Our generation is faced with this problem, because the only way that we are going to get anywhere near to creating equality amidst the genders is by starting with our kids. The fundamentals are more likely to stick if our children grow up with them. Both sexes suffer greatly from gender inequality. If you think that you are immune to it, then I urge you to take a closer look. I was just discussing with a male friend of mine the other day the pain that he went through in regards to his body image issues, and the fact that men in our society are simply not permitted to have these emotional battles, and it is wrong. I still remember my mother teaching me around age ten how important it is to allow boys to win at sports. Our parents didn’t know any better than to pass the sickness onto us, but we do have the knowledge to prevent us from passing it onto our own children. I want to offer up some simple ideas on where to start.
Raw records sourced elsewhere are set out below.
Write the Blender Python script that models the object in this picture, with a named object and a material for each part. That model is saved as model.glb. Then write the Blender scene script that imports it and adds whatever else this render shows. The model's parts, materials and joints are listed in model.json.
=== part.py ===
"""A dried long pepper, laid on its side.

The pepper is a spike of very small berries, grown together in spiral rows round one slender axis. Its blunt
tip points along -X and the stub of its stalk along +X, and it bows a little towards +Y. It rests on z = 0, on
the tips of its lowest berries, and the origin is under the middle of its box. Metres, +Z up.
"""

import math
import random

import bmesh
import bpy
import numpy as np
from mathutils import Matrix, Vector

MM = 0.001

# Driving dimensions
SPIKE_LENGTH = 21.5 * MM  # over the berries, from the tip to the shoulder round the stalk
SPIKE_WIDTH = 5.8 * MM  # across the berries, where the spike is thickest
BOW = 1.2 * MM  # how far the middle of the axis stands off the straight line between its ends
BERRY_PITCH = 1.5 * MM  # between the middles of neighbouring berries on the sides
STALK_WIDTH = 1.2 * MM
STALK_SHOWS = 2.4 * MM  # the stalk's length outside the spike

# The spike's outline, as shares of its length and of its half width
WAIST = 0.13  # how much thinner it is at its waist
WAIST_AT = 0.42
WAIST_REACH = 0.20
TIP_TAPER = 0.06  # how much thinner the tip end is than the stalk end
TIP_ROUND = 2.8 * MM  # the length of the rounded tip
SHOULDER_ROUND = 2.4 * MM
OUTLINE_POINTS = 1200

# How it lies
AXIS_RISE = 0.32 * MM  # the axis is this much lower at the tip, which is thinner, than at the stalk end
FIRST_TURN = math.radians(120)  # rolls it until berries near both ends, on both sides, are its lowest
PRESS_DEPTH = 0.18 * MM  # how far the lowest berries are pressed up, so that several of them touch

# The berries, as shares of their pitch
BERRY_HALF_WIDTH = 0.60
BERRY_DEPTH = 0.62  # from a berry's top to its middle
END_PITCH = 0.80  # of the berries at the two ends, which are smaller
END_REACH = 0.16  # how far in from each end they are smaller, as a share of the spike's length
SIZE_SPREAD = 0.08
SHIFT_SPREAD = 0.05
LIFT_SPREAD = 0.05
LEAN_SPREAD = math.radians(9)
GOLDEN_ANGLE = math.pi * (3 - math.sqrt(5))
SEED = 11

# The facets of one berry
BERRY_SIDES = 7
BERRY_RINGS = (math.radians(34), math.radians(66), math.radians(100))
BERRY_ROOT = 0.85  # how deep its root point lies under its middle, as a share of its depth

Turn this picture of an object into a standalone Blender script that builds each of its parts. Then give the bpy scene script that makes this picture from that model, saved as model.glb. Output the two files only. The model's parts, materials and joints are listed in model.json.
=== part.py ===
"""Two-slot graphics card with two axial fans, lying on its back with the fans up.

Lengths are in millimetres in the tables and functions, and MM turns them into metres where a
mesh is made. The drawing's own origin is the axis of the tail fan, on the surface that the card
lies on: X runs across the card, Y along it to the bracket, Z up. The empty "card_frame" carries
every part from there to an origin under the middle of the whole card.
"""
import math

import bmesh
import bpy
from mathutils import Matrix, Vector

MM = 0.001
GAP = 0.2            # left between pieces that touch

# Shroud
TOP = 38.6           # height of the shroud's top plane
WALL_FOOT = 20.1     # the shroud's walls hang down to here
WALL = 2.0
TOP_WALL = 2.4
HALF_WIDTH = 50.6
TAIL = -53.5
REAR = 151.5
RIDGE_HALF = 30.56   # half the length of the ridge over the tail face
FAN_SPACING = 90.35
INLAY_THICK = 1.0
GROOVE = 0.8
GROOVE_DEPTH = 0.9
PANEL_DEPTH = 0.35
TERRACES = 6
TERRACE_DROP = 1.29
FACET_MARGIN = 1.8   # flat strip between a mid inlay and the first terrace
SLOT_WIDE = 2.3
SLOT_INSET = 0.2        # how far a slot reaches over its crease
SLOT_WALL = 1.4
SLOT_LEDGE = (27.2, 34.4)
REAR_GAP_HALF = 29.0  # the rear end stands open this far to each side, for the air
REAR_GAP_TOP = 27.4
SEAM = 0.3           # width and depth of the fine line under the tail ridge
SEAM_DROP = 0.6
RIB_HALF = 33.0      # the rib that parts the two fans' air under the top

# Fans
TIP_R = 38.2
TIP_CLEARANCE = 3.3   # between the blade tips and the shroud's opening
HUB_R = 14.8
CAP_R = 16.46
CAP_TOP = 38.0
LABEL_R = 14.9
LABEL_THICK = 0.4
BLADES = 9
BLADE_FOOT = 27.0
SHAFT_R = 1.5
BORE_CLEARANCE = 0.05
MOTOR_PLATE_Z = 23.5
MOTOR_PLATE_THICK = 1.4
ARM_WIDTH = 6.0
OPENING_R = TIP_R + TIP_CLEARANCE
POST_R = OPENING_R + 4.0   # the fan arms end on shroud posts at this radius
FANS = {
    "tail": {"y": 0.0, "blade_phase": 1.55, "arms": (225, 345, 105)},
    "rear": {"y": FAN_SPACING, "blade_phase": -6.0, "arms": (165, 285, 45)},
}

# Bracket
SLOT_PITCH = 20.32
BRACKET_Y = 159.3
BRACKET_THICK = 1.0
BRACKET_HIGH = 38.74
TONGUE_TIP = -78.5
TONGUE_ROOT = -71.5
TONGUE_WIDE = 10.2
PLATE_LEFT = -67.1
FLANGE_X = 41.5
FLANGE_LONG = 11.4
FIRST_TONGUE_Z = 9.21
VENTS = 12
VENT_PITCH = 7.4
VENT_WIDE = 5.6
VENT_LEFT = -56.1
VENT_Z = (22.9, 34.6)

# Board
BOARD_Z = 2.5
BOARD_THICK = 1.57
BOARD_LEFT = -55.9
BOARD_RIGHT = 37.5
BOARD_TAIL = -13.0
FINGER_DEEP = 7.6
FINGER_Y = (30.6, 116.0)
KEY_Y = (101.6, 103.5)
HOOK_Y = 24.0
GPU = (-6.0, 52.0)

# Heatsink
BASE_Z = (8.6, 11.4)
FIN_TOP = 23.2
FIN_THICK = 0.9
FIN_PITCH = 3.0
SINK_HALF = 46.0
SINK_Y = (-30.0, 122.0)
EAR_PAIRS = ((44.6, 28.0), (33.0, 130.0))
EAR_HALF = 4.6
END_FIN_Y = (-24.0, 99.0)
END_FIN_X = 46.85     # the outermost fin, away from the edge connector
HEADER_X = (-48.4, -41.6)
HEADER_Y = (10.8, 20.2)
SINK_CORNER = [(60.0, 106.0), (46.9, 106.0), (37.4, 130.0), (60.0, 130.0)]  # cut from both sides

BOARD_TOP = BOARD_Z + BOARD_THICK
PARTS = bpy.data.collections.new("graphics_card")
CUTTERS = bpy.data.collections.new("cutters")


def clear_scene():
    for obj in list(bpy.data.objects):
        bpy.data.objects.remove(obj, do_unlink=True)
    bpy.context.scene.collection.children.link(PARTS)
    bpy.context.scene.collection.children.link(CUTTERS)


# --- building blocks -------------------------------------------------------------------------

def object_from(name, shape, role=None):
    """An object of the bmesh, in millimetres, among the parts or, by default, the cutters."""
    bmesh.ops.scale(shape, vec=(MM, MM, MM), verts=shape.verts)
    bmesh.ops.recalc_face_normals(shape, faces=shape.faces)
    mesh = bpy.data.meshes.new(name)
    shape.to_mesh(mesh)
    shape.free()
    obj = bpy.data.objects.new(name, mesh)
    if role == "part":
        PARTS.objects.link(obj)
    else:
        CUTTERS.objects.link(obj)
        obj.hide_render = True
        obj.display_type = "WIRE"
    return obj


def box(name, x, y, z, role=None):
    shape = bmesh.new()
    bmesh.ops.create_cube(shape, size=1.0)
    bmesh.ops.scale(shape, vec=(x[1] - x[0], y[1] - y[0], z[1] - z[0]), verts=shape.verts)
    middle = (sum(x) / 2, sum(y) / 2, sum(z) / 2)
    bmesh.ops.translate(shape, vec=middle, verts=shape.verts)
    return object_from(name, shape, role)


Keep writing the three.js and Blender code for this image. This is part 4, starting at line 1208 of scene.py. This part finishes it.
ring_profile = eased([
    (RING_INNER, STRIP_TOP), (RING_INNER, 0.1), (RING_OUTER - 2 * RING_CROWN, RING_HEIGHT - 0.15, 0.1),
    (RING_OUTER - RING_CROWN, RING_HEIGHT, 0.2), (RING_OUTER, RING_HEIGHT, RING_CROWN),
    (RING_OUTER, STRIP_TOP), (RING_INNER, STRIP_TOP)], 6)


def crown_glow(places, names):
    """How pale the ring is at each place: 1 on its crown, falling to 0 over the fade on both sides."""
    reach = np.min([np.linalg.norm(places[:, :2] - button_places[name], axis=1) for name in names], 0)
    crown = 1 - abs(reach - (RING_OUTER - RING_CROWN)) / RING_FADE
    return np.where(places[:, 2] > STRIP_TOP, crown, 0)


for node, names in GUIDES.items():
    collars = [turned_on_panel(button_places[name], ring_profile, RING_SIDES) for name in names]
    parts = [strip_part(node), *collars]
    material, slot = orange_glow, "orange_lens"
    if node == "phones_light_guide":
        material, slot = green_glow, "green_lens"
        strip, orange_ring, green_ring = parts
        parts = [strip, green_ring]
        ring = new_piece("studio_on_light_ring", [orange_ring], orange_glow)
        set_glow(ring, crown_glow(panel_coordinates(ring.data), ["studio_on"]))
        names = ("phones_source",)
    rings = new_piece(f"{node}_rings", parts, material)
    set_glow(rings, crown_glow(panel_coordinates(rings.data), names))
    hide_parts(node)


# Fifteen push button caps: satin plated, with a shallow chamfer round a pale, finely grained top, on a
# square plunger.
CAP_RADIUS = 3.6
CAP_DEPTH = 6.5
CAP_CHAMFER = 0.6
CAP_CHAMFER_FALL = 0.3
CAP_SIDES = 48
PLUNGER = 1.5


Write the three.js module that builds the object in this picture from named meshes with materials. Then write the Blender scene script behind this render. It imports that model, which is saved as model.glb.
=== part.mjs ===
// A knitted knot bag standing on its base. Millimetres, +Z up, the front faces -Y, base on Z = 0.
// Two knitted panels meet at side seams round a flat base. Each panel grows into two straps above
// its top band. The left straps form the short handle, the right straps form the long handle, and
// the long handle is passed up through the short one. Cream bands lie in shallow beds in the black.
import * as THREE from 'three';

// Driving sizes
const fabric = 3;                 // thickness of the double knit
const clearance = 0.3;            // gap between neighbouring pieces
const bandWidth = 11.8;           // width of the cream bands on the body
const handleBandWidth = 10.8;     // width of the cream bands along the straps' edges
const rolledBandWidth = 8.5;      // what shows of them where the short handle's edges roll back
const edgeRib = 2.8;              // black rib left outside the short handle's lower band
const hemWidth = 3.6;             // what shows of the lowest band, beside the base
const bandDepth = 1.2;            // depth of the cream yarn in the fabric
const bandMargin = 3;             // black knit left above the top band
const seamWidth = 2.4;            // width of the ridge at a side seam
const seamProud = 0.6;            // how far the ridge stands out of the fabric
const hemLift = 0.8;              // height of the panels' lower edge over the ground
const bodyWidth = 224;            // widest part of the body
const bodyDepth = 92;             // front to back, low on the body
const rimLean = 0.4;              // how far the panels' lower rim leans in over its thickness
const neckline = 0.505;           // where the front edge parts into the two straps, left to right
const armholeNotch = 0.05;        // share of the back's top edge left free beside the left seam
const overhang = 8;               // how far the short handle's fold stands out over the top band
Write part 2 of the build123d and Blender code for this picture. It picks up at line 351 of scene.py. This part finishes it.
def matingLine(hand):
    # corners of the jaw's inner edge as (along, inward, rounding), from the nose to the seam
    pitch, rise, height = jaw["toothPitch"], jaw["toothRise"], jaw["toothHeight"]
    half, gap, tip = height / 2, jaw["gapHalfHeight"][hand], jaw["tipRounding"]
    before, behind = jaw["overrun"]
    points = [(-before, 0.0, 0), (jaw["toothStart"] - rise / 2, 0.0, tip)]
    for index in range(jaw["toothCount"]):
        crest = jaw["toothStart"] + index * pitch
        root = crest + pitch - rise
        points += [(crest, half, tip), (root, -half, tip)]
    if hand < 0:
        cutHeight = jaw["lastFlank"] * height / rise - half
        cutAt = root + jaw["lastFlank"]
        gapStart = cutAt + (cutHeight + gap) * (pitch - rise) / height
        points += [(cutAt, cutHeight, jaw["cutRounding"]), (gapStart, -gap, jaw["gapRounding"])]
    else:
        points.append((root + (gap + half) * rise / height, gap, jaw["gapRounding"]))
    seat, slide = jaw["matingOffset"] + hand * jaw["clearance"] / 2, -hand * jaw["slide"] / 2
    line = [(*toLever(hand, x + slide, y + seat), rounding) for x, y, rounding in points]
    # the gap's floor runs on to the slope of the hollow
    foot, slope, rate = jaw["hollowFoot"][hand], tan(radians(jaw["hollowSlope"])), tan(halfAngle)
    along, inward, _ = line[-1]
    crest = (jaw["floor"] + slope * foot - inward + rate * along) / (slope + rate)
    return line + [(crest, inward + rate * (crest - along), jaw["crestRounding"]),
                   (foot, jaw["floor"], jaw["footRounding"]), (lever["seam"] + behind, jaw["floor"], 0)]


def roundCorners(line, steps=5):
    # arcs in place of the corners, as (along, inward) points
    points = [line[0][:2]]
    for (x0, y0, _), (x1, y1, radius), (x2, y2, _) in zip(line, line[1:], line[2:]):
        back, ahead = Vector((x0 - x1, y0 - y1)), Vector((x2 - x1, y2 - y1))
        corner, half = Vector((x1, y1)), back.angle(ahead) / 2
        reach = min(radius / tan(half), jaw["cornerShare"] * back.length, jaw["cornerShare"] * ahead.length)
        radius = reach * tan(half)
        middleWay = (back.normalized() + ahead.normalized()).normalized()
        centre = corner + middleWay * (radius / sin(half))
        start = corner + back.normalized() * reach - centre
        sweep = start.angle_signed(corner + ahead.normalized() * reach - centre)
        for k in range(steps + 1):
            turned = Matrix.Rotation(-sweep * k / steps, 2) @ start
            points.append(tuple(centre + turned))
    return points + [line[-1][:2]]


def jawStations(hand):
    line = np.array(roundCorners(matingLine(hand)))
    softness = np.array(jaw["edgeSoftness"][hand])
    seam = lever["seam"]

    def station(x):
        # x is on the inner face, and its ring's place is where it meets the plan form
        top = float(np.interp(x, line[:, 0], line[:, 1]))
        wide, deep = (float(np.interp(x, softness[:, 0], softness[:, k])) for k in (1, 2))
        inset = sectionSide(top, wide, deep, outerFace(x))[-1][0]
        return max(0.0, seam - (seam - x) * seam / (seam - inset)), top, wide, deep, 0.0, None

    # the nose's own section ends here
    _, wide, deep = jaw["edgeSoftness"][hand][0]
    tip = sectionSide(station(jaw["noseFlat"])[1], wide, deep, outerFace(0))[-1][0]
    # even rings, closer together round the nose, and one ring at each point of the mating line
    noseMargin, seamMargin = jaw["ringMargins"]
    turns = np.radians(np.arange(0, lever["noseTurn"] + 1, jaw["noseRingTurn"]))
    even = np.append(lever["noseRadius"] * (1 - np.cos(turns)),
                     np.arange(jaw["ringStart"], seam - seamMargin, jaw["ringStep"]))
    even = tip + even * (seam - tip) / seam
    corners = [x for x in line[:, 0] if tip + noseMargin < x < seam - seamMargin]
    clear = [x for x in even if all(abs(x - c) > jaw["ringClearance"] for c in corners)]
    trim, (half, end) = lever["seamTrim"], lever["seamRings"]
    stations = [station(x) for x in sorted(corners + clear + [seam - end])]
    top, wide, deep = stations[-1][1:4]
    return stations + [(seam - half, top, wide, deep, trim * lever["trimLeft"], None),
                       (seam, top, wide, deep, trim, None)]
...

1. Give up on the pink and blue. It is a trap, and it isn’t good for our kids. It sets up a fundamental categorization system so that by the time that our kids become old enough to be aware of simple differences, like those of color, they are already associating themselves either with the girl or boy group, and everything that goes along with it. Cars or dolls, princesses or pirates, Legos or glitter.
2. Teach your children self-love. It is truly paramount for their wellbeing, and it is something that many parents neglect to see as important. We often only praise our children’s behaviors, and not their selves or the motivations that drive their behaviors. It is important for us to remind our kids how much we respect their kindness, or their curiosity, or their helpfulness.
3. One of the hardest steps for any parent to take is this one: it is important that we stop praising our kids for their physical appearance, and start praising them more for their intellectual and emotional abilities. I know how incredibly difficult it is not to look at the faces of our own children and absolutely melt over their simple beauty, but it does a disservice to them when we gush on and on about it. We need to take a stand and recognize collectively that when we tell a little girl how pretty she is, or tell a little boy what a heart-breaker he is going to be when he grows up, we are actually putting pressure on them to live up to those destructive labels.
4. It is vital that we offer up more gender-neutral options to little boys and girls. If I can inspire just a few more people to be brave enough to start giving little girls model airplanes and science kits on their birthdays, and offer the gift of a baby doll or a plush animal to a boy; I will be truly overjoyed.
5. It is important that we allow our children to explore their individual interests without judging them based on our own gender-biased opinions. Adults will still suggest to a parent that their little boy will end up gay if they keep letting him play dress up, or that their daughter is going to be unpopular in school, because she is obsessed with sharks. As adults, we have seen the results of this type of gender bias in society, and we owe it to our children not to saddle them with the same burden that we have been passing on for generations.